In Dürer's panel, Lot leads the way, dressed in a warm fur-lined coat and a magnificent turban. He carries a basket of eggs and has a flask of wine slung over his shoulder on his stick. His two daughters follow several paces behind, one bearing a bundle on her head and the other with an elegant casket and a distaff and yarn. Far behind them, near the towering rocks, is Lot's wife, transformed into a brown pillar of salt. In the distance the town of Sodom explodes with brimstone and fire, huge columns of smoke belching up into the sky. Gomorrah, in the far distance, suffers a similar fate.

This depiction of Lot's flight is not the main picture, but the reverse of a panel of the Virgin and Child. The two sides are quite different, not only in subject-matter but also in style. The Lot panel is painted in a loose, spontaneous manner, whereas the Virgin and Child is much more finely worked. However, Dürer must have intended them to be seen together.
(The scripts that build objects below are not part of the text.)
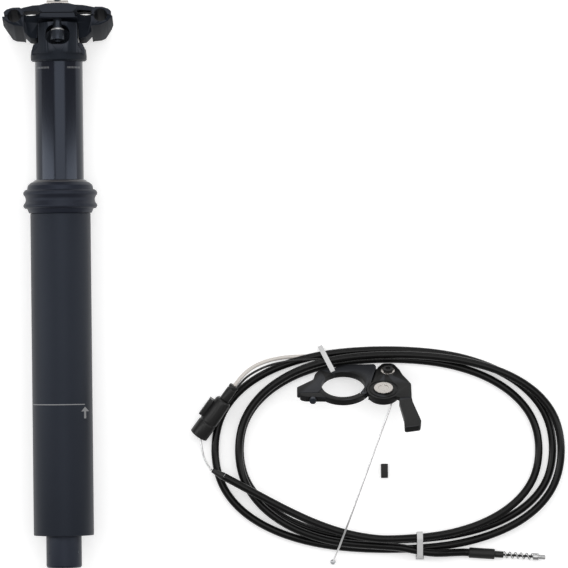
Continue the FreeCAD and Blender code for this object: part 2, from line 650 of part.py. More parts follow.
def remote_lever():
    """Thumb lever: hub on the pivot, lug for the cable screw and arm down to the pad."""
    top = LEVER_TOP
    pivot = Vector(*LEVER_PIVOT, 0)
    hub = cylinder(LEVER_HUB_R, pivot + Z * LEVER_FOOT, Z, top - LEVER_FOOT)
    web = plate([(15.3, 1.6, 0), (18.0, 14.4, 3.0), (20.6, 18.1, 2.6), (26.0, 18.1, 3.2),
                 (29.2, 12.2, 4.0), (30.6, 7.8, 8.0), (34.9, -0.4, 5.0), (34.9, -12.0, 0),
                 (28.9, -12.6, 0), (24.0, -10.0, 0), (16.0, -7.0, 0)], LEVER_FOOT, top)
    arm = plate([(30.4, 2.0, 0), (34.9, -0.4, 4.0), (34.9, -14.0, 30.0), (39.3, -32.6, 3.0),
                 (38.6, -37.0, 1.4), (30.7, -38.6, 1.2), (30.6, -30.0, 8.0), (28.4, -15.0, 6.0),
                 (28.6, -9.0, 0)], -PLATE_HALF, top - 0.4)
    arm = arm.cut(cylinder(LEVER_HUB_R + 0.7, pivot - Z * 3, Z, 3 + LEVER_FOOT))
    lever = hub.fuse(web).fuse(arm)
    lever = lever.cut(cylinder(BUSH_R + FIT_GAP, pivot - Z * 2, Z, 10))
    lever = lever.cut(cylinder(1.4 + FIT_GAP, Vector(*ANCHOR, -2), Z, 10))
    groove = ring(7.5, 6.9, pivot + Z * (top - 0.4), Z, 1)
    return lever.cut(groove).removeSplitter()


def remote_parts():
    h = PLATE_HALF
    top = LEVER_TOP
    pivot = Vector(*LEVER_PIVOT, 0)
    anchor = Vector(*ANCHOR, 0)
    save("remote_body", on_remote(remote_body()))
    save("remote_band", on_remote(remote_band()))
    save("remote_lever", on_remote(remote_lever()))
    save("band_hinge_pin", on_remote(cylinder(HINGE_R, Vector(*HINGE, -h), Z, 2 * h)))
    bolt = cylinder(CLAMP_BOLT_R, Vector(CLAMP_BOLT_U, -11.0, 0), Y, 9.4)
    bolt = bolt.fuse(cylinder(1.75, Vector(CLAMP_BOLT_U, -12.6, 0), Y, 1.85))
    save("remote_clamp_bolt", on_remote(bolt))
    bolt = cylinder(PIVOT_BOLT_R, pivot + Z * SHELF_FOOT, Z, top + 0.4 - SHELF_FOOT)
    dome = cylinder(4.87, pivot + Z * (top + 0.3), Z, 0.75)
    bolt = bolt.fuse(dome.cut(cylinder(2.6, pivot + Z * (top + 0.7), Z, 1)))
    save("lever_pivot_bolt", on_remote(bolt))
    bush = ring(BUSH_R - FIT_GAP, PIVOT_BOLT_R + RUNNING, pivot + Z * LEVER_FOOT, Z, top - LEVER_FOOT)
    save("lever_bushing", on_remote(bush))
    spring = ring(6.0, 4.5, pivot + Z * (SHELF_TOP - 1.1), Z, 0.95)
    save("lever_return_spring", on_remote(spring))
    screw = cylinder(1.4, anchor + Z * LEVER_FOOT, Z, top + 0.8 - LEVER_FOOT)
    screw = screw.fuse(cylinder(2.6, anchor + Z * (top + 0.65), Z, 1.3))
    screw = screw.cut(cylinder(1.3, anchor + Z * (top + 0.9), Z, 2))
    save("cable_anchor_screw", on_remote(screw))
    washer = ring(3.6, 1.4 + FIT_GAP, anchor + Z * top, Z, 0.6)
    save("cable_anchor_washer", on_remote(washer))


def on_adjuster(profile, inner):
    """Turned piece on the adjuster's axis from (radius, distance along it) points."""
    return laid(turned(profile, inner))


def laid(shape):
    """Shape moved from the post axis to the adjuster's axis."""
    moved = shape.copy()
    turn = FreeCAD.Rotation(Y, ADJUSTER_AIM)
    moved.transformShape(FreeCAD.Placement(ADJUSTER_FOOT, turn).toMatrix())
    return moved


def adjuster_parts():
    r, n, length = ADJUSTER_R, ADJUSTER_NECK_R, ADJUSTER_LENGTH
    body = on_adjuster([(r - 0.4, 0), (r, 0.4), (r, 8.0), (r - 0.35, 8.3), (r - 0.35, 8.9),
                        (r - 0.1, 9.2), (n, length - 1), (n - 0.6, length)], 1.1)
    bore = on_adjuster([(2.0, length - 9), (2.0, length + 1)], 0)
    save("adjuster_body", body.cut(bore))
    top = length + BARREL_LENGTH
    barrel = on_adjuster([(1.95, length - 8.5), (1.95, length + 0.3), (BARREL_R, length + 0.3),
                          (BARREL_R, top - 2.6), (BARREL_R - 0.3, top - 2.3), (BARREL_R - 0.3, top - 1.8),
                          (BARREL_R, top - 1.5), (BARREL_R, top - 0.3), (BARREL_R - 0.3, top)], 1.1)
    save("adjuster_barrel", barrel)
    clip = box(Vector(-6.6, 10.0, -2.4), Vector(-3.0, 20.0, 2.4))
    clip = clip.cut(cylinder(n + 0.62, Y * 9, Y, 12))
    for k in range(4):
        clip = clip.cut(cylinder(0.45, Vector(-6.75, 11.6 + 2.2 * k, -3), Z, 6))
    save("adjuster_grip", laid(clip))


def tie(centre, across, loop, width, head, tail=None):
    """Cable tie from an (across, up, radius) outline: band round the bundle, head and tail."""
    inner = outline(loop)
    outer = inner.makeOffset2D(TIE_WALL)
    solids = []
    for wire in (outer, inner):
        face = Part.Face(wire)
        face.translate(Z * -width / 2)
        solids.append(face.extrude(Z * width))
    band = solids[0].cut(solids[1])
    left, foot, right, top = head
    lock = box(Vector(left, foot, -width / 2 - 0.6), Vector(right, top, width / 2 + 0.6))
    band = band.fuse(lock.cut(solids[1]))
    if tail:
        band = band.fuse(plate(tail, -width / 2, width / 2).cut(solids[1]))
    band = band.removeSplitter()
    a = across.normalize()
    frame = FreeCAD.Matrix(a.x, 0, a.y, centre.x, a.y, 0, -a.x, centre.y, 0, 1, 0, 0, 0, 0, 0, 1)
    band.transformShape(frame)
    return band


def cable_kit():
    save("housing_coil", housing_coil())
    low = COIL_Z - HOUSING_R - 0.12
    round_top = [(-9.0, low, 0.9), (-9.0, -15.5, 1.0), (-6.2, -12.6, 1.0), (-1.9, -9.5, 1.2),
                 (0.9, -9.5, 1.2), (2.75, -11.2, 1.2), (2.75, -12.2, 1.2), (4.75, -15.2, 1.2),
                 (4.75, low, 0.9)]
    tail = [(0.8, -9.7, 0), (5.37, -6.69, 0), (4.93, -6.36, 0.2), (0.4, -9.1, 0)]
    round_foot = [(-6.6, low, 0.9), (-7.4, -5.1, 1.6), (-3.9, -5.1, 1.6), (5.6, -9.2, 1.6),
                  (4.4, low, 0.9)]
    first = tie(TOP_TIE, Vector(0.45, -0.893, 0), round_top, 2.5, (4.9, low, 7.3, -15.6),
                tail)
    second = tie(FOOT_TIE, Vector(0, -1, 0), round_foot, 3.0, (4.8, low, 7.0, -15.5))
    save("cable_ties", Part.makeCompound([first, second]))
    a = ADJUSTER_AIM
    mouth = ADJUSTER_FOOT + a * (ADJUSTER_LENGTH + BARREL_LENGTH + 0.1)
    liner = cord("cable_liner", [mouth, mouth + a * 6.0, over_floor(97.7, 85.6, 9.6),
                                 over_floor(105.7, 89.9, 6.2), over_floor(115.1, 92.4, 2.8),
                                 over_floor(124.7, 93.2, 1.7), over_floor(136.5, 93.5, 1.7)], LINER_R)
    save("cable_liner", liner)
    loose = over_floor(165.0, 27.0, 1.85)
    save("loose_ferrule", ring(1.85, 1.3, loose, Y, 7.3).fuse(cylinder(1.85, loose + Y * 6.3, Y, 1.0)))


def spring_end():
    """Boot, ferrule, spring and nipple on the end of the cable."""
    at = Vector(TAIL_END) + TAIL_AIM * 0.1
    a = Vector(TAIL_AIM).normalize()
    boot = cylinder(BOOT_R, at, a, BOOT_LENGTH)
    save("housing_boot", boot)
    at = at + a * (BOOT_LENGTH + 0.1)
    ferrule = ring(1.7, CABLE_R + 0.1, at, a, 4.4)
    save("end_ferrule", ferrule)
    return at + a * 4.5, a


def cable_spring(start, aim):
    """Open coil spring as one tube on half-turn biarcs, with its least gap printed."""
    side = Vector(-aim.y, aim.x, 0)
    up = aim.cross(side)
    stations = []
    for k in range(2 * SPRING_CURLS + 1):
        t = math.pi * k
        out = side * math.cos(t) + up * math.sin(t)
        rise = SPRING_PITCH * k / 2 + SPRING_WIRE
        way = (side * -math.sin(t) + up * math.cos(t)) * SPRING_R
        way = way + aim * (SPRING_PITCH / (2 * math.pi))
        stations.append((start + aim * rise + out * SPRING_R, way))
    arcs = []
    for (p0, t0), (p1, t1) in zip(stations, stations[1:]):
        arcs += biarc(p0, t0, p1, t1)
    print(f"cable_spring: gap {SPRING_PITCH - 2 * SPRING_WIRE:.2f}")
    return tube_of(Part.Wire(arcs), *stations[0], SPRING_WIRE)


def cable_end():
    start, aim = spring_end()
    save("cable_spring", cable_spring(start, aim))
    length = SPRING_PITCH * SPRING_CURLS + 2 * SPRING_WIRE
    save("end_cable", cylinder(CABLE_R, start - aim * 4.3, aim, length + 4.2))
    nipple = cylinder(1.9, start + aim * length, aim, 3.0)
    nipple = nipple.fuse(cylinder(1.2, start + aim * (length + 3.0), aim, 3.4))
    save("cable_nipple", nipple)


def wires():
    a = ADJUSTER_AIM
    foot = ADJUSTER_FOOT + a * -0.4
    stub = STUB_START
    aim = Vector(STUB_AIM).normalize()
    tip = stub - aim * 7.4
    foot = foot + Vector(a.y, -a.x, 0) * 1.5
    route = [foot, over_floor(71.0, 42.9, 6.4), over_floor(72.5, 37.0, 9.0), tip]
    save("adjuster_wire", cord("adjuster_wire", route, WIRE_R))
    ferrule = Part.makeCone(1.0, HOUSING_R + 0.1, 6.8, stub - aim * 6.9, aim)
    save("housing_ferrule", ferrule)
    start = remote_point(25.2, -8.2, SHELF_FOOT - 0.9)
    bead = over_floor(137.9, -16.1, 1.4)
    over = over_floor(144.5, -6.0, 15.6)
    toward = (bead - over).normalize()
    route = [start, start + (over - start) * 0.5 + Z * 0.6, over, bead - toward * 1.5]
    save("lever_wire", cord("lever_wire", route, WIRE_R))
    save("wire_bead", Part.makeSphere(1.4, bead))


def inner_cable():
    a = ADJUSTER_AIM
    side = Vector(a.y, -a.x, 0)
    mouth = ADJUSTER_FOOT + a * (ADJUSTER_LENGTH + BARREL_LENGTH + 0.1) + side * 1.75 + Z * 0.4
    return cord("inner_cable", [mouth, mouth + a * 5.0, over_floor(98.4, 83.2, 10.4),
                                over_floor(106.3, 87.5, 7.8), over_floor(115.9, 89.9, 5.6),
                                over_floor(126.0, 91.2, 5.2), over_floor(137.5, 92.2, 5.3)], CABLE_R)


def main():
    os.makedirs("parts", exist_ok=True)
    save("outer_tube", outer_tube())
    save("seal_collar", seal_collar())
    save("collar_cover", collar_cover())
    save("wiper_seal", wiper_seal())
    save("upper_bushing", upper_bushing())
    save("topout_bumper", topout_bumper())
    save("inner_tube", inner_tube())
    save("guide_keys", Part.makeCompound(keys(0)))
    save("lower_bushing", lower_bushing())
    cartridge_parts()
    save("bottom_cap", bottom_cap())
    actuator_parts()
    save("post_head", post_head())
    save("lower_cradle", lower_cradle())
    save("upper_clamp", upper_clamp())
    clamp_fasteners()
    remote_parts()
    adjuster_parts()
    cable_kit()
    cable_end()
    wires()
    save("inner_cable", inner_cable())


main()
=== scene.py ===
# %% [markdown]
# # A dropper seatpost, laid out with its remote and its coil of housing
# The CAD model gives the frame: where each piece lies and how it moves. Here every piece that
# shows gets its real surface. Blender works in metres, with +Y along the post and +Z up.

# %% Load the frame
import math

import bmesh
import bpy
from mathutils import Matrix, Vector
from mathutils.kdtree import KDTree


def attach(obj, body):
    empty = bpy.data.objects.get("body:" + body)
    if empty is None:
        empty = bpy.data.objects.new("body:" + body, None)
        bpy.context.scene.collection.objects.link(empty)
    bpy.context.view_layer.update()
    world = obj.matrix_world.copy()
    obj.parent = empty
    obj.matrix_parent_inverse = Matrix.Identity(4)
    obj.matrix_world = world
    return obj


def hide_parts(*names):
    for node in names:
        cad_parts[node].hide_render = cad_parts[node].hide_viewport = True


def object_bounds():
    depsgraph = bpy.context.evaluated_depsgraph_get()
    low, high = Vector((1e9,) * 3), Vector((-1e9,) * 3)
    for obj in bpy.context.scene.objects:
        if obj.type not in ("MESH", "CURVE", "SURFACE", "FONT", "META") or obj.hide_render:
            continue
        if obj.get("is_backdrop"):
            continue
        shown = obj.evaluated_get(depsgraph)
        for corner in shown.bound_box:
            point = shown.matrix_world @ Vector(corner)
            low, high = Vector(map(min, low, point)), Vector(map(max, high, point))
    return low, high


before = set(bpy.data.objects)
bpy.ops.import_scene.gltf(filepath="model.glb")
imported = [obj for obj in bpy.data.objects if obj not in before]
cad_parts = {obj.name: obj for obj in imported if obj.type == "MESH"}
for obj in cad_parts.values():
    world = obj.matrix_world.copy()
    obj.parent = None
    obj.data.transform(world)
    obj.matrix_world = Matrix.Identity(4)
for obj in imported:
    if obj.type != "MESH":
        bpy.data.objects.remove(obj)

MM = 0.001
scene = bpy.context.scene
for leftover in ("Cube", "Light", "Camera"):
    if leftover in bpy.data.objects:
        bpy.data.objects.remove(bpy.data.objects[leftover])
CAD_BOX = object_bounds()
print("CAD box in mm:", [round(1000 * (b - a), 1) for a, b in zip(*CAD_BOX)])

# %% [markdown]
# ## Camera and light
# The photograph looks straight down on the flat lay from far off, so a long lens three metres up
# keeps the post upright and its clamp square on. The camera is turned by a little more than half a
# degree, because the post leans that much in the picture.

# %% Camera
scene.view_settings.view_transform = "Standard"
PIXELS_PER_M = 1950.0
IMAGE_SIZE = 568
CAMERA_X, CAMERA_Y, CAMERA_HEIGHT = 0.11425, 0.12755, 3.0
LEAN = math.radians(0.625)


def add_camera():
    lens = bpy.data.cameras.new("camera")
    lens.sensor_width = 36.0
    lens.lens = PIXELS_PER_M * CAMERA_HEIGHT / IMAGE_SIZE * lens.sensor_width
    lens.clip_start, lens.clip_end = 0.1, 20.0
    eye = bpy.data.objects.new("camera", lens)
    eye.location = (CAMERA_X, CAMERA_Y, CAMERA_HEIGHT)
    eye.rotation_euler = (0, 0, -LEAN)
    scene.collection.objects.link(eye)
    scene.camera = eye
    print(f"lens {lens.lens:.0f} mm")


add_camera()
# %% [markdown]
# The light is soft and comes from all round, as in a light tent: a broad lamp overhead, a long strip
# on each side that draws the bright lines on the round tubes, and a weak even glow. The floor is
# plain and pale. It keeps the object's shadow, and a little light of its own lifts it to the white
# of the photograph.

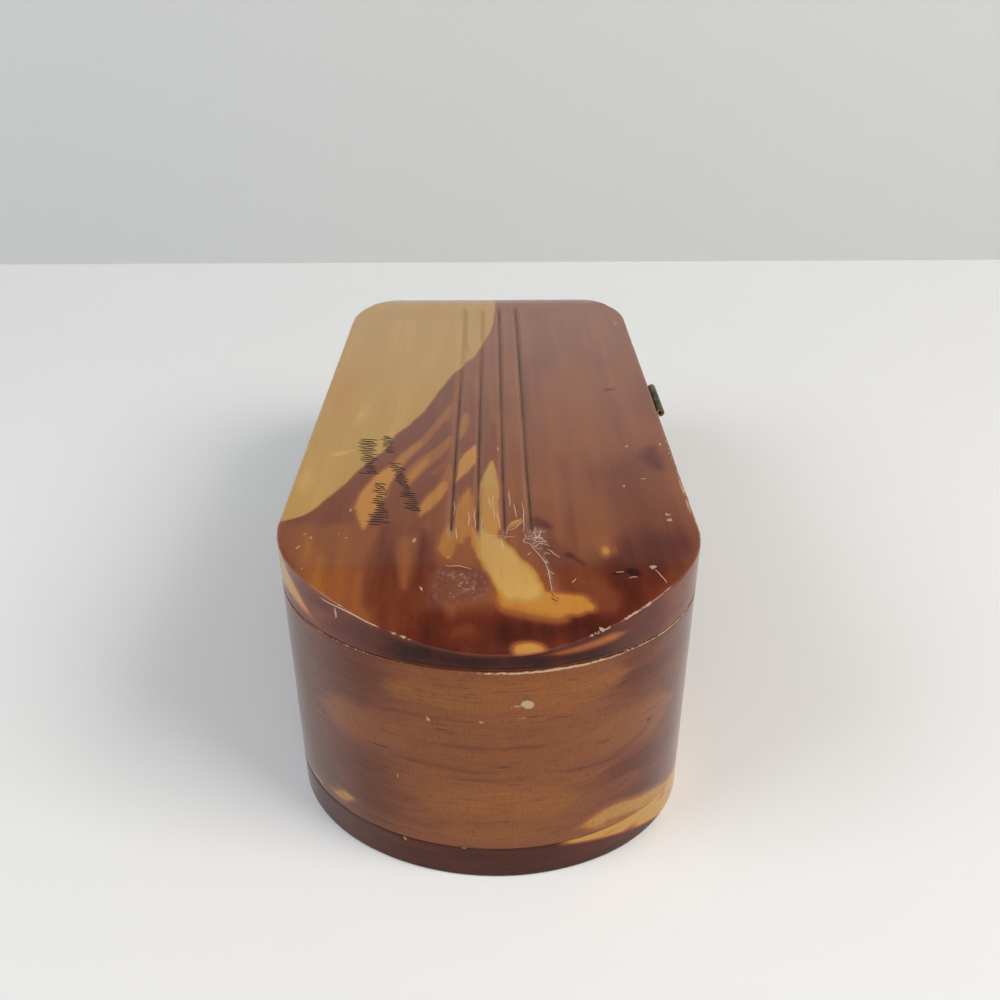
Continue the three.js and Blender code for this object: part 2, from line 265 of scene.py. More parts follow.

The panel was painted for the Nuremberg merchant family of Haller, whose arms appear in the bottom left corner of the panel of the Virgin.

Virgin and Child at a Window was long assumed to be the work of the Venetian artist Giovanni Bellini, because of its composition and colouring. In 1934 it was identified as a Dürer, painted about three years after his return from Venice. It was bought by Baron Heinrich von Thyssen-Bornemisza, who owned it until 1950.